Prof. Dr. Erhan ASLANOGLU / Piri Reis Üniversitesi İİBF Öğretim Üyesi
”İhracat daha çok desteklenmeli”
Türkiye’nin dış ticaret açığında yaşanan artışın nedenlerinden biri, Türkiye ekonomisinde büyümenin hızlanmaya başlaması. İkincisi başta petrol olmak üzere emtia fiyatlarında yaşanan artış. Diğer faktör ise altın ithalatında normalin üzerinde yaşanan yükseliş. Cari açık, Gayri Safi Yurtiçi Hasıla’nın (GSYH) yüzde 5’ini aşmaya başladı. Yüzde 5, bizim eşik olarak gördüğümüz bir oran.
Kriz anlamına gelmez, panik edilmesi gereken bir nokta değil.
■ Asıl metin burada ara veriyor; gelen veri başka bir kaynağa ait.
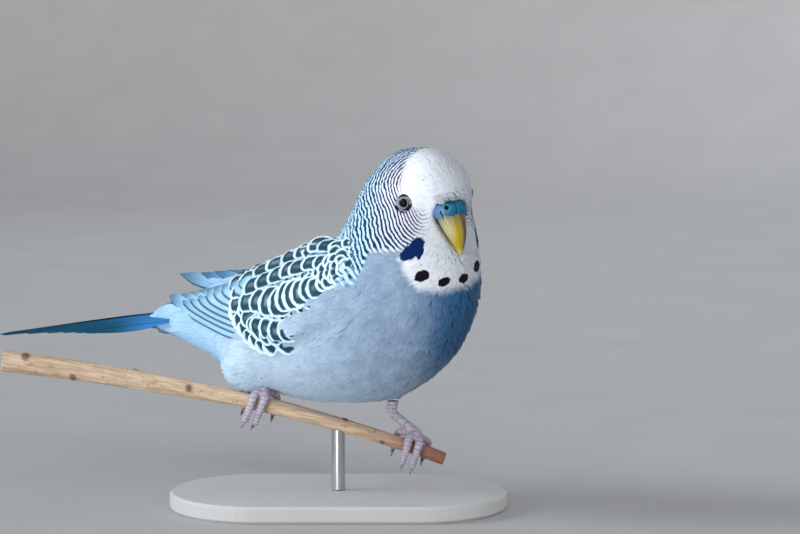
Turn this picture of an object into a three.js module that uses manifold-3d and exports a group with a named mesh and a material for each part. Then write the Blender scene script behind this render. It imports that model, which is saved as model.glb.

Türkiye, yüzde 8-9’ları görmüş bir ülke. Bu artışta altın ithalatı ve emtia fiyatlarının da etkisi var. Dış ticaret açığının ve cari açığın artmasını önemsemek ve gerekli önlemleri almak gerekiyor. Hükümet bunun farkında görünüyor. İhracatın çok iyi desteklenmesi, teşvikler dışında doğrudan üretimi artıracak tedbirler alınması, kamunun özel sektörle işbirliğini artırmaya yönelik adımların atılması gerekiyor.
2017 sonunda cari açığın 45 milyar doları aşacağını tahmin ediyorum. 45-47 milyar dolar aralığında bir cari açığın gerçekleşmesini, cari açığın GSYH’ye oranının yüzde 5.5’lere yakın çıkmasını öngörüyorum. 2017’de 26 milyar doları geçen turizm gelirleri, cari açığın daha fazla artış vermesini engelleyecek. 2017’de turizm sektörünün cari açığın frenlenmesine 2-3 milyar dolarlık katkı yaptığını düşünüyorum. 2018’de turizm geliri 30 milyar dolara gider, cari açığa olumlu etkisi ise 3 milyar dolar olur. 2018’de ihracatta artışın sürmesini bekliyorum.
Osman AYIK / Türkiye Otelciler Federasyonu (TÜROFED) Başkanı
”2018’de de çift haneli büyüme bekliyoruz”
2017’de turist sayısında ve turizm gelirlerinde çift haneli artış yaşandı. TÜİK verilerine göre, ancak kişi başına ortalama harcamalar, bizim beklentilerimizin oldukça altında kaldı. Geçmişte kişi başına ortalama harcamalarda 750-800 doları görmüştük. Kişi başına ortalama harcamaları yukarı çekmemiz gerekiyor. Birkaç yıldır yaşanan kayıplar nedeniyle fiyat tavizi verdik. Talepte bu canlılık devam ederse, bu seviyelere tekrar geleceğiz. Türkiye’de fiyatlar, rekabet edilen ülkelerin ortalamasının hala altında. Ancak şunu ifade etmek isterim ki, kişi başına ortalama harcamalarda azalma Türkiye’ye özgü değil. Tüm dünyada düşüş yaşanıyor. Artık insanlar, eskisi gibi uzun kalışlı seyahat yerine, kısa süreli daha çok sayıda seyahat yapıyorlar. Bu da kişi başı harcamalarda düşüşe neden oluyor. Afrin operasyonunun turizm sektörüne şu anda herhangi bir olumsuz etkisi yok. Ön satışlar oldukça iyi gidiyor. 2018 yılında da biz çift haneli büyüme bekliyoruz.